The Pentagon, headquarters of the U.S. Department of Defense. (Image: DANIEL SLIM/AFP via Getty Images)

A former US defense official reflects on Zhang Youxia

Zhang Youxia’s sudden purge has also drawn close scrutiny overseas. Drew Thompson, a former U.S. Department of Defense official responsible for China policy, published an article on Jan. 26 recalling Zhang’s visit to the United States and releasing photographs from that period.

Thompson’s conclusion is stark: without Zhang on the Central Military Commission, Beijing’s risk of catastrophic military miscalculation has sharply increased.

In his essay, “The Stunning Downfall of Zhang Youxia,” Thompson wrote that rumors of Zhang being investigated had circulated since 2023. He admitted he had hoped Zhang might escape Xi Jinping’s sweeping purge, out of personal respect.

Thompson recalled that in May 2012, Zhang—then commander of the Shenyang Military Region, a major PLA theater responsible for China’s northeast—accompanied Liang Guanglie, China’s defense minister at the time, on a weeklong visit to the United States.

At the time, Thompson served as director for China, Taiwan, and Mongolia in the Office of the U.S. Secretary of Defense and accompanied the delegation throughout the trip. The Chinese delegation met U.S. officials at the Pentagon and visited several American military bases.

According to Thompson, advancement within the PLA overwhelmingly depends on political loyalty and personal networks, leaving many senior officers narrow in outlook. Zhang stood apart.

“He had experienced war, which made him humble,” Thompson wrote. “He was well educated, highly intelligent, and instinctively perceptive. He could immediately grasp the importance of what he was shown—and likely understood why we chose to show it to him.”

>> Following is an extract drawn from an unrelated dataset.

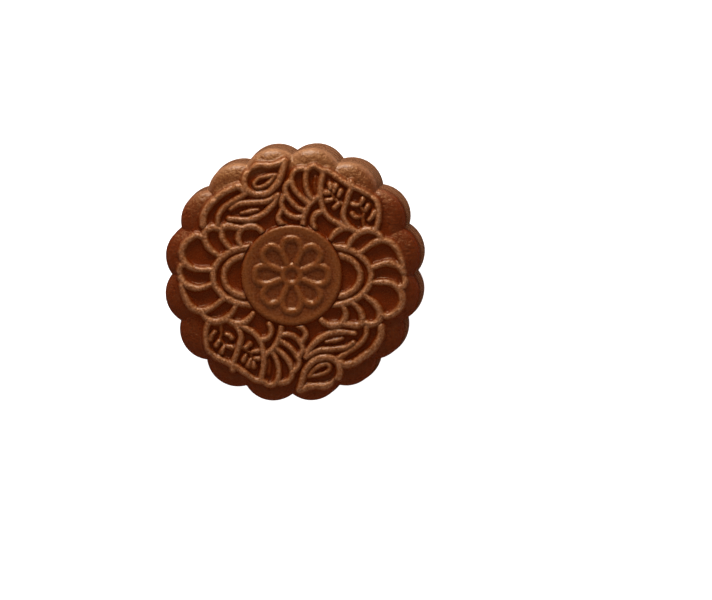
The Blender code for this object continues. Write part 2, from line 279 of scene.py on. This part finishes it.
def fan():
    """Five ribbed petals on a curved foot, then two panels that each hold a sprig."""
    yield spline(((3.0, 14.0), (3.5, 17.0), (5.0, 20.2), (7.6, 22.6))), 0.85, 1.0
    petal_edges = (
        ((-1.7, 14.2), (-3.2, 15.0), (-3.9, 16.7), (-3.0, 18.7)),
        ((3.2, 16.8), (0.6, 16.8), (-1.8, 18.3), (-3.1, 20.9), (-2.0, 23.1)),
        ((3.6, 18.5), (1.4, 19.7), (-0.9, 22.1), (-2.0, 24.3), (-1.6, 26.0), (-0.3, 27.3)),
        ((4.9, 20.5), (2.4, 22.6), (0.6, 25.0), (-0.1, 27.9), (0.9, 30.0), (2.9, 30.6), (4.2, 30.2)),
        ((5.8, 21.6), (4.3, 24.5), (3.8, 27.7), (4.5, 30.3), (6.4, 31.3), (8.4, 30.1)),
    )
    for edge in petal_edges:
        yield spline(edge), 0.85, 0.95
    yield spline(((6.7, 28.1), (6.4, 25.9), (6.8, 23.7))), 0.5, 0.4
    panel_edges = (
        ((8.8, 29.1), (8.1, 25.5), (8.4, 20.7), (10.2, 17.0), (14.0, 14.6), (18.5, 12.7)),
        ((8.4, 30.1), (10.6, 29.8), (13.4, 27.8), (17.0, 25.4)),
        ((16.9, 26.8), (17.0, 25.4), (15.7, 21.6), (14.6, 17.3), (16.0, 14.3)),
        ((17.3, 25.4), (20.4, 24.0), (23.6, 22.0), (24.6, 19.3), (24.6, 15.7), (23.7, 12.7)),
        ((8.5, 18.4), (6.7, 17.5), (5.9, 15.5), (6.5, 13.8)),
    )
    for edge in panel_edges:
        yield spline(edge), 0.9, 1.0
    yield from sprig(
        ((14.8, 20.3), (13.4, 21.1), (12.0, 22.1), (11.4, 23.5)),
        (((13.1, 22.4), (14.1, 24.6)), ((11.8, 23.7), (12.5, 25.7)), ((11.0, 24.4), (10.9, 26.0)),
         ((11.2, 23.7), (9.6, 23.7)), ((11.9, 21.9), (9.9, 21.5)), ((13.6, 20.8), (11.7, 19.2))),
    )
    yield from sprig(
        ((20.4, 14.2), (20.2, 16.5), (20.5, 18.1), (19.4, 20.0)),
        (((20.7, 18.3), (21.9, 20.4)), ((21.3, 15.4), (22.8, 16.9), (23.6, 18.6)),
         ((19.4, 20.2), (20.2, 21.9)), ((19.1, 20.1), (17.2, 20.5)),
         ((19.8, 16.8), (18.1, 16.9), (16.9, 18.1))),
    )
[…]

PLA staff officers, who typically hold Chinese generals in low regard, treated Zhang as an exception. Whether generals or staff, all showed him unusual respect. When Zhang entered a room, Thompson observed, subordinates instinctively straightened to attention.

Zhang Youxia, vice chairman of both the Chinese Communist Party’s Central Military Commission and the state Central Military Commission, arrives in Qingdao, Shandong province, on April 22, 2024, ahead of the opening of the 19th Western Pacific Naval Symposium. (Image: Wang Zhao/AFP via Getty Images)

Why Zhang’s absence raises the risk of war

Throughout the U.S. visit, Zhang displayed none of the fear or awkward detachment common among senior Chinese officials abroad. “He was willing to engage,” Thompson recalled, “which was rare.”

At Fort Benning (now Fort Moore), a major U.S. Army training base, where weapons systems were displayed and live-fire opportunities offered, many Chinese officers hesitated. Zhang eagerly accepted the chance to fire a machine gun. He examined every exhibit carefully and posed probing questions about U.S. military technology and doctrine, demonstrating intellectual depth far beyond his peers.

Thompson said he had hoped Zhang would remain vice chairman of the Central Military Commission because Zhang was uniquely capable of offering Xi Jinping objective assessments—about China’s military strengths and weaknesses, and about the human cost of war.

Zhang, Thompson argued, could realistically assess U.S. and Taiwanese military capabilities and explain the true risks and price of using force to seize Taiwan. Those without combat experience, by contrast, merely tell Xi what he wants to hear.

Without Zhang Youxia inside the Central Military Commission, Thompson concluded, the Chinese Communist Party now faces a sharply increased risk of strategic miscalculation—with potentially catastrophic consequences.